Naturally protected for winter

“When it feels really cold to us outside, that cow with the extra hair coat may actually be fairly comfortable,” Shane Gadberry, professor of ruminant nutrition for the Division of Agriculture, said. “If you take a cow with a winter hair coat, and it’s 32 degrees outside, as long as that coat is dry, she’s still on the more comfortable side, and probably eating a little more hay to take care of the extra energy she is burning.”

Gadberry said that cattle generally have two compensating mechanisms that kick into gear when the temperature drops: Adding on a heavier hair coat and stored body fat.

“That’s an extra layer of insulation,” he said. “On the cold days, we see cows increase their forage intake. Producers may notice their cows just eat a whole lot more hay over a cold wet winter, one year over another.”

Gadberry said that much of the managed cattle in Arkansas are derived in part from English breeds, such as Angus and Hereford, which are naturally well-adapted to colder climates. Breeds that are tropically adapted tend not to grow a heavy winter hair coat, he said, and herd managers should be mindful of the vulnerability.

Calories to keep warm

Similar to cows, horses will also produce a heavier hair coat in the winter and do their best to keep the cold at bay through caloric intake. Mark Russell, an associate professor of equine science for the Division of Agriculture, said the best thing horse owners can do is make sure the animals have access to lots of high-nutrient hay.

“As long as they have hay in front of them all the time when it gets below freezing, that’s the best thing you can do for them — keep their stomachs full,” Russell said. “That offers more warmth than almost anything, really, whether that’s a round bale outside or a small bale in a stall.”

Russell said that some horse owners place blankets on their horses with the mistaken notion that it aids the animal’s natural coat.

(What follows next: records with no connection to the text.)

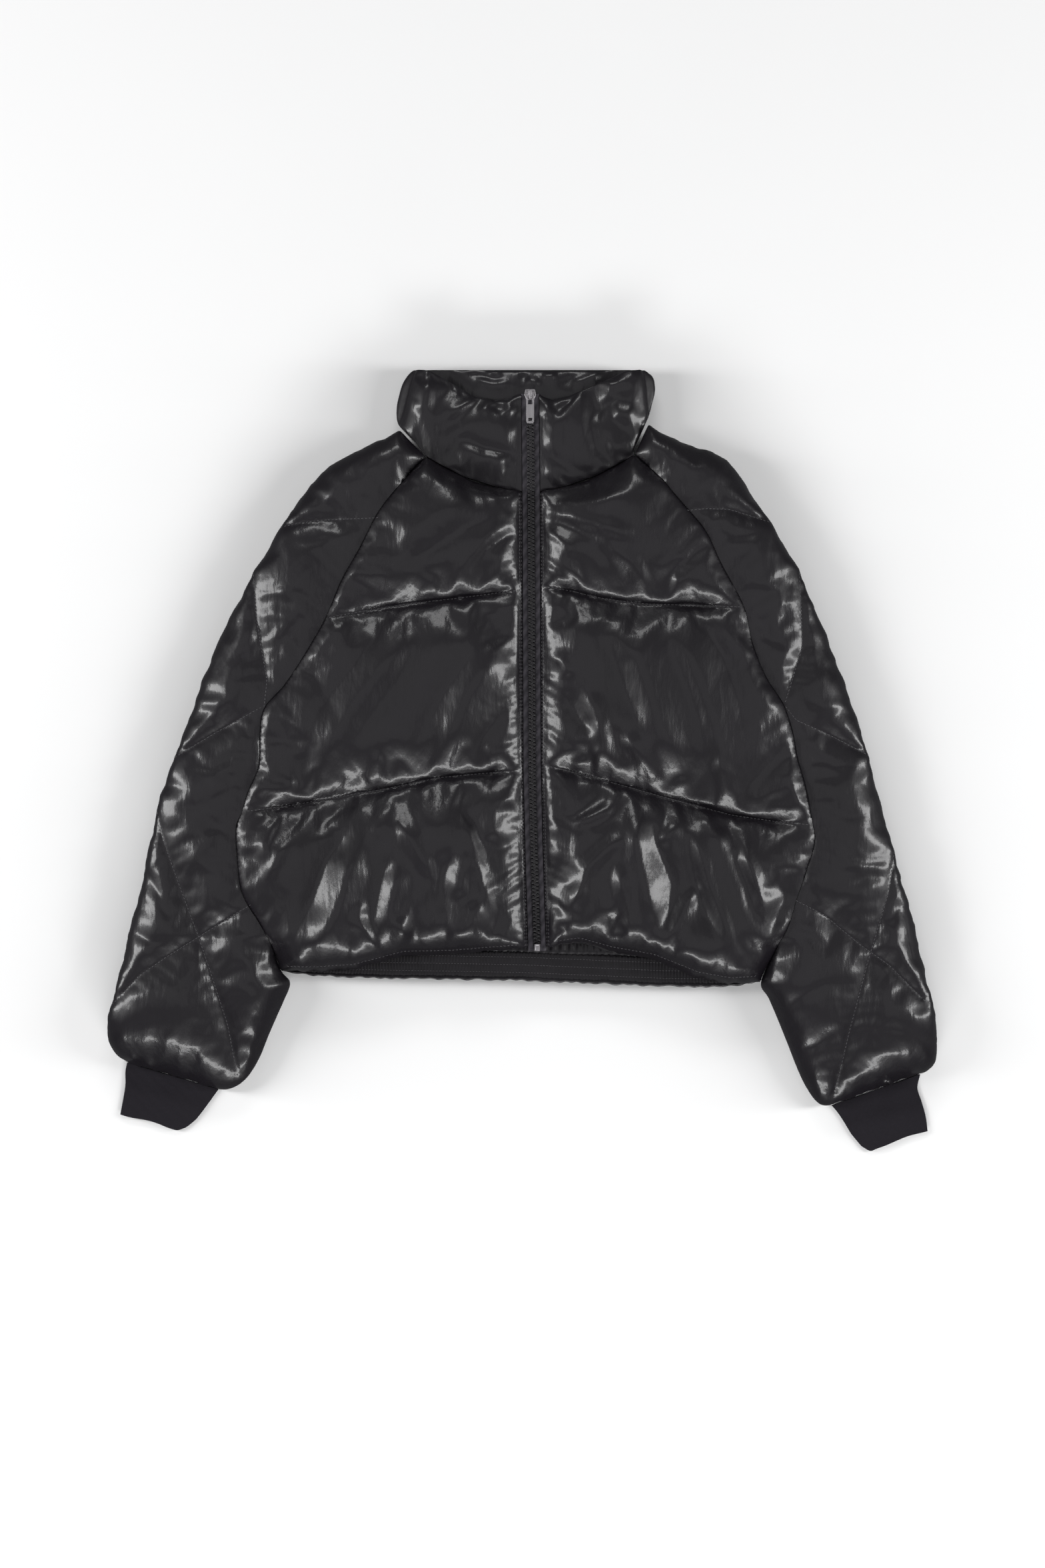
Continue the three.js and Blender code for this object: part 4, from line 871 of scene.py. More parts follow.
def front_piece(name, half):
    """A front before it is filled, with the points that the filling holds and those sewn on."""
    across = (0, UPPER_SEAM, LOWER_SEAM, HEM)
    neck, upper, lower, hem = (front_point(half, row, span(0, 1)) for row in across)
    opening, side = (front_point(half, span(0, HEM, 120), t) for t in (0, 1))
    hem = ruffled(hem, half["seed"], 0.9, 13)
    welt = opening + np.array([half["side"] * ZIP_WELT, 0])
    edges = [(neck, 34, 0), (hem, 26, 0), (opening, 52, ZIP_WELT), (side, 48, 0)]
    seams = [*edges, (upper, 50, 0), (lower, 54, 0)]
    folds = mirrored(half, half["folds"])
    row_of = row_finder(lambda rows, shares: front_point(half, rows, shares), HEM)

    def top(points):
        puff = rounded(nearness(points, seams))
        near_hem = np.exp(-((gap_to(points, hem)[0] / 90) ** 2))
        quilt = np.minimum(gap_to(points, upper)[0], gap_to(points, lower)[0])
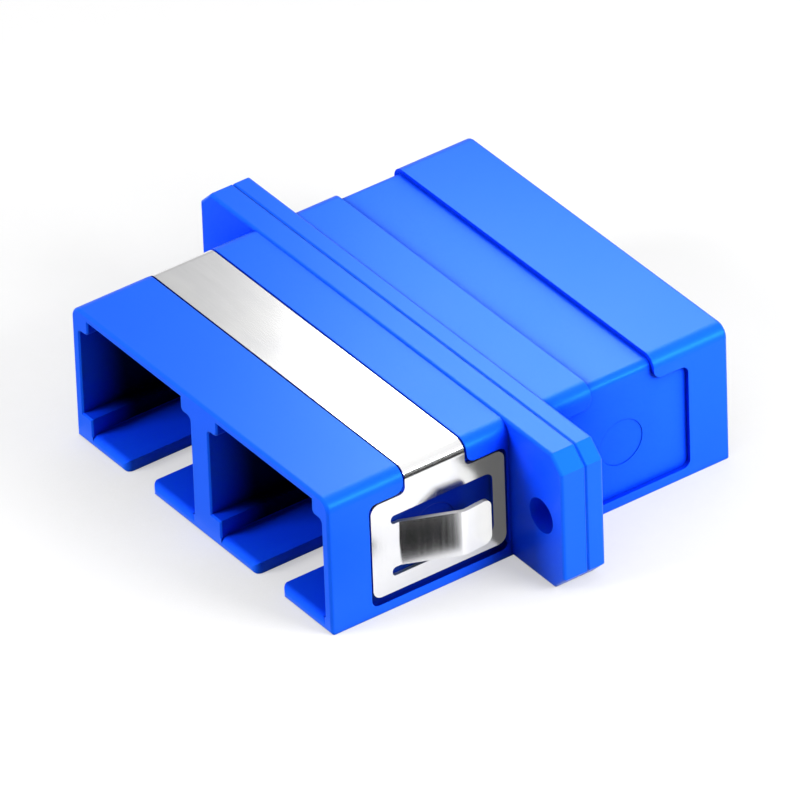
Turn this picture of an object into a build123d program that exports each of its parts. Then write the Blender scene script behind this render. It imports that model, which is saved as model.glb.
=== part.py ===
from build123d import *
import os

# Fibre optic adapter with two ports at each end, for push-pull plugs with 2.5 mm ferrules.
# Millimetres. X runs across the ports, Y from the front mouths (-Y) to the rear ones, Z up.
# The origin is under the middle of the body, in the plane where the ferrules meet.

# Ports
port_pitch = 12.7
port_width = 9.15
port_height = 7.8
relief_depth = 0.9            # room beside the port for the latch arms to spread
rib_height = 0.95             # corner ribs under the ceiling
rib_corner_radius = 0.35
ledge_height = 1.1            # ledge along the floor, on one side of each port
relief_corner_radius = 0.25
floor_corner_radius = 0.3     # foot of the wall on the open side
floor_lead_radius = 0.45      # rounded lip where the plug slides in over the floor
mouth_chamfer = 0.1
key_slot_width = 2.4
key_slot_length = 6.4
key_slot_radius = 0.5

# Housing walls and outside
side_wall = 0.675
floor_wall = 0.75
top_wall = 0.55
half_length = 13.95           # ferrule plane to each mouth
seam_offset = 0.23            # the seam lies this far behind the ferrule plane
top_edge_radius = 0.8
face_edge_radius = 0.2        # round the mouth face

# Flange
flange_thickness = 2.9
ear_length = 5.0
ear_chamfer = 1.0
flange_step = 0.1             # the flange stands this far proud of the roof
flange_edge_radius = 0.2
seam_chamfer = 0.1
screw_hole_diameter = 2.2
screw_hole_inset = 2.95       # body side to screw hole
screw_hole_height = 4.4
locating_pin_diameter = 1.0
locating_pin_length = 0.5
locating_pin_inset = 1.05     # body side to locating pin
locating_pin_edge = 2.0       # flange edge to locating pin
locating_pin_clearance = 0.05

# Recess for the spring clip, the same on both halves
recess_depth = 0.3
recess_core_radius = 0.5
channel_gap = 2.9             # flange face to the channel over the roof
channel_width = 4.4
pocket_gap = 0.2              # flange face to the side pocket
pocket_length = 9.5
pocket_bottom = 0.62
pocket_height = 7.0
pocket_corner_radius = 0.5
channel_corner_radius = 0.6
ejector_mark_diameter = 3.0
ejector_mark_depth = 0.04

# Spring clip
clip_sheet = 0.25
clip_seat_clearance = 0.03
clip_edge_clearance = 0.13
arm_foot_clearance = 0.5      # pocket bottom to the foot of the arm
arm_corner_radius = 0.6
neck_corner_radius = 0.4
window_front_strip = 1.35
window_rear_strip = 0.85
window_foot_strip = 1.05
window_top_strip = 1.2
window_corner_radius = 0.5
tongue_slit = 0.58
tongue_root = 0.6             # flat part of the tongue between its slits
tongue_flare = 1.5            # how far the tongue springs out
tongue_ramp = 3.45
tongue_pad = 1.9
tongue_pad_return = 0.15
tongue_root_bend = 0.6
tongue_peak_bend = 0.7
tongue_tip_radius = 0.5

# Alignment sleeves
ferrule_diameter = 2.5
sleeve_wall = 0.35
sleeve_length = 11.4
sleeve_slit = 0.4
sleeve_end_chamfer = 0.12

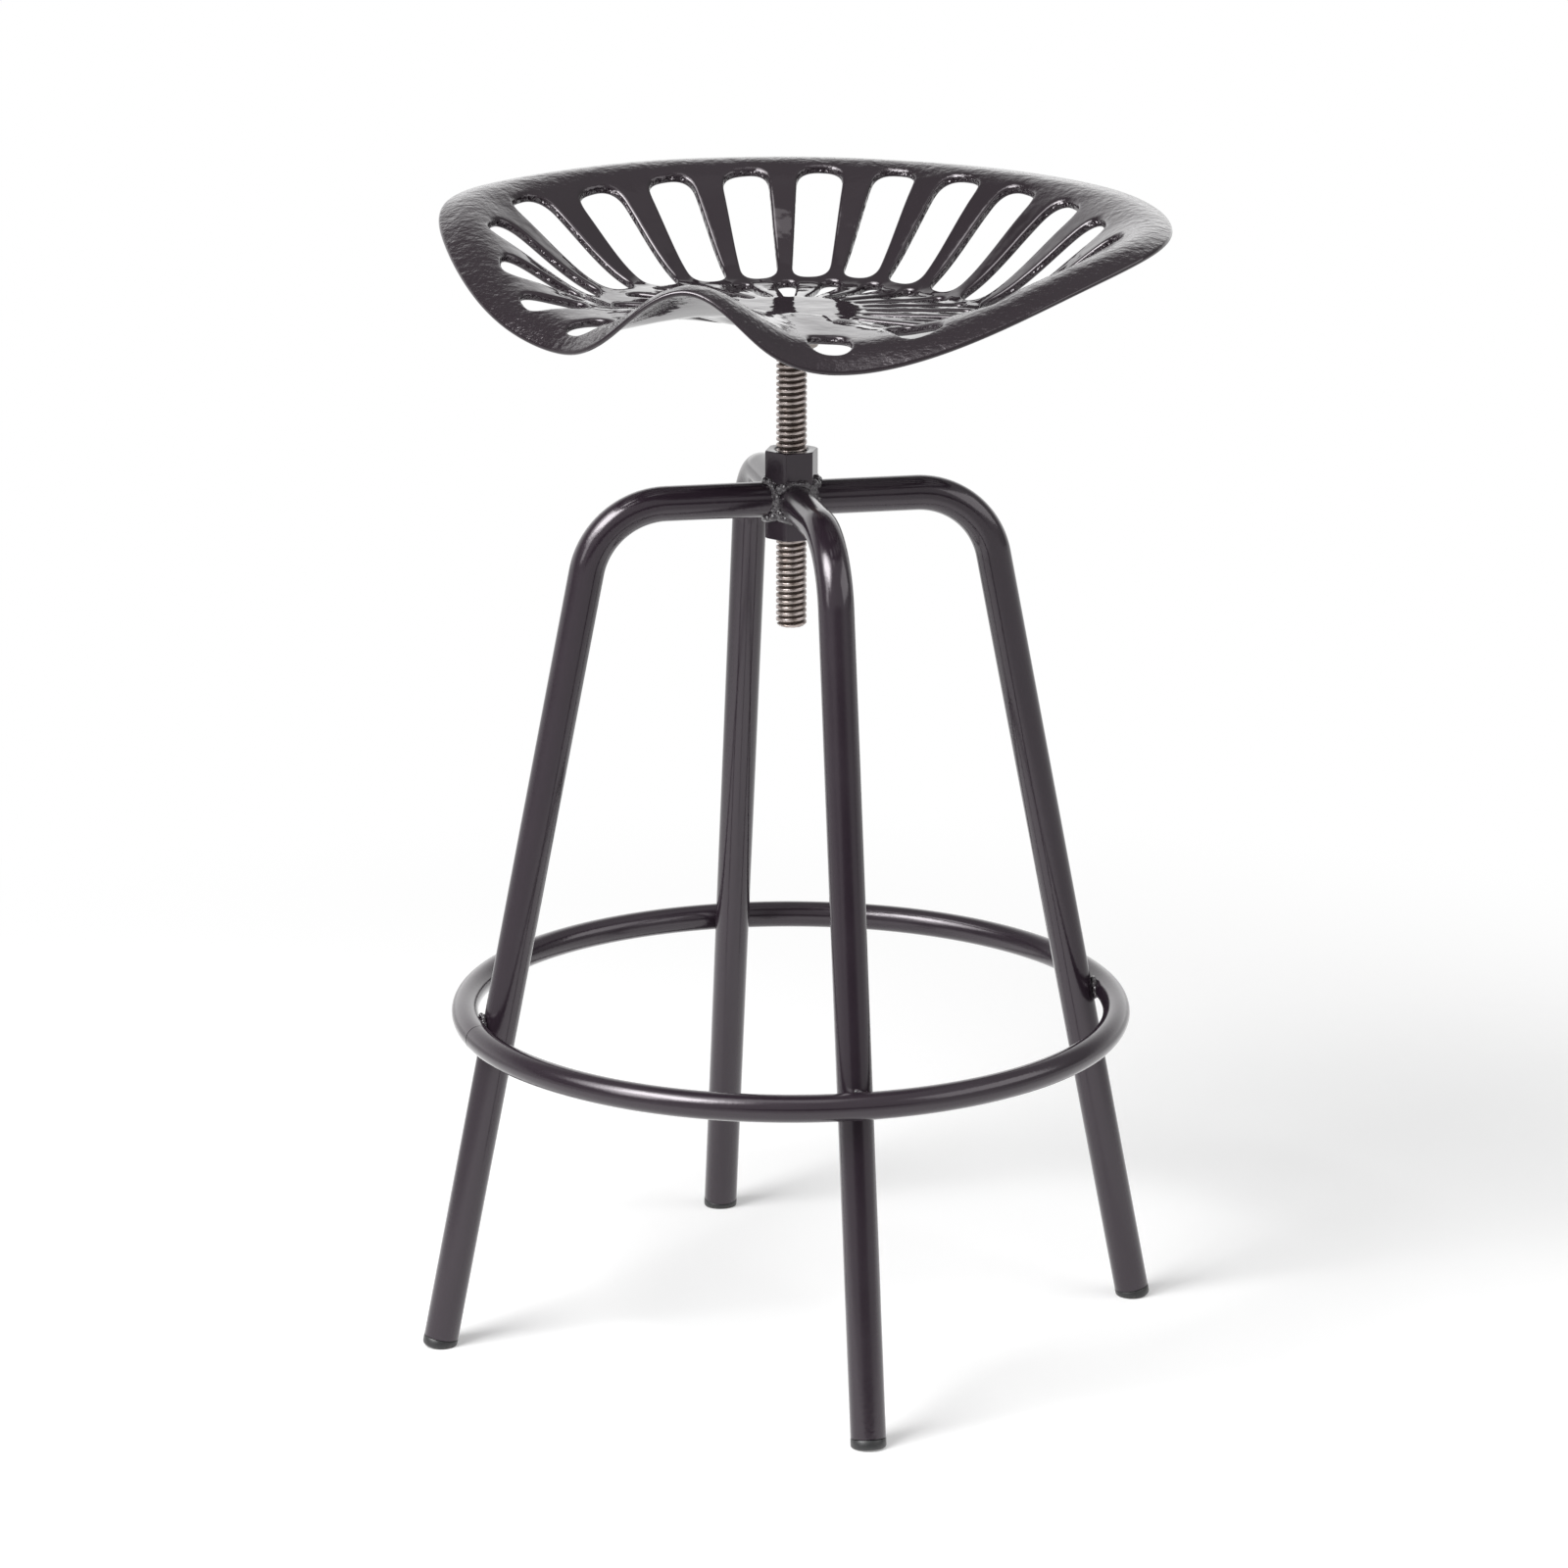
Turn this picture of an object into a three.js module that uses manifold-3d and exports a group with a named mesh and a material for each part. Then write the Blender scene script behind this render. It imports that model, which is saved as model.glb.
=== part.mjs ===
// Tractor seat stool: a slotted cast pan on a screw spindle, over four bent tube legs and a foot ring.
// Millimetres, +Z up from the floor, the pan's front towards -Y.
import * as THREE from 'three';
import { mergeVertices } from 'three/addons/utils/BufferGeometryUtils.js';
import Module from 'manifold-3d';

const wasm = await Module();
wasm.setup();

const { degToRad, smoothstep } = THREE.MathUtils;

// Clearance between pieces that touch, and the overrun of every cutting tool
const gap = 0.3;
const overrun = 5;
// Corners closer together than this are one corner
const cornerReach = 0.0003;

// Legs: bent tubes, level at the hub and splayed below the bend
const armHeight = 566;
const legReach = 238.8;
const legTilt = 11.17;
const legBend = 53.5;
const legDiameter = 23;
const legWall = 2;
const legTurn = -57;
const legSides = 14;
const legBoreSides = 8;
const bendSteps = 9;
const legNames = ['front_right', 'rear_right', 'rear_left', 'front_left'];

// Foot plugs: a spigot up the tube and a rounded lip, worn flat on the floor
const plugLip = 7;
const plugRound = 2.4;
const plugRoundShare = 0.3;
const plugSpigot = 16;
const plugSpigotTaper = 1.5;
const plugSink = 1.2;
const plugSides = 16;

// Foot ring: one bent tube round the outside of the legs, butted at a seam beside the front left leg
const ringHeight = 220.3;
const ringDiameter = 18.3;
const ringWall = 1.6;
const ringSeam = 0.6;
const seamTurn = 7.6;
const ringSteps = 48;
const ringSides = 12;
const ringBoreSides = 7;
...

“A lot of people put blankets on their horses with the best of intentions,” he said. “And that’s fine, if you’re trying to keep their coats short and slick for a show. But if they’ve grown a winter hair coat, that is their blanket. They don’t need another one.

“A blanket actually pushes down a winter hair coat and won’t allow the hair to do it’s intended job,” Russell said.

Additionally, a blanket can be a liability for the animal if there’s rain in the forecast.

“If the blanket gets wet, they’re worse off,” he said. “They’re colder and may get sick.”

Whichever way the wind blows

Similarly, rain, snow or mud can stymie the insulating properties of cattle coats. While moving entire herds of cattle indoors isn’t an option for most ranchers, Gadberry said their best approach is to relocate feeding sites to minimize wind exposure.

“If you’re already cold and wet, wind is going to make it that much worse,” he said. “So if you’ve got a wind coming out of the west, and a tree line near the western edge of your farm, move the hay closer to that tree line.”

Finally, livestock managers should make sure their animals have access to plenty of water.

“A cow that’s not drinking water isn’t going to be eating much hay,” he said. If temperatures are at or below freezing, producers need to be checking water tanks and ponds; if the edges or surfaces are frozen, the ice needs to be broken, so that cattle can drink freely.

Hay testing

A fundamental strategy for successfully caring for livestock through the winter is ensuring they have access to high-quality, nutritionally dense hay, Gadberry said.

“Work with your county extension agent to have your hay supply tested for its nutritional value,” he said. “Make sure it’s nutritionally adequate to take care of your cows, especially if  they’re within a few months of calving or lactating.

“Once that inclement weather sets in, you’ll have a good foundation to understand how much supplemental feed a cow needs to get through that period,” he said.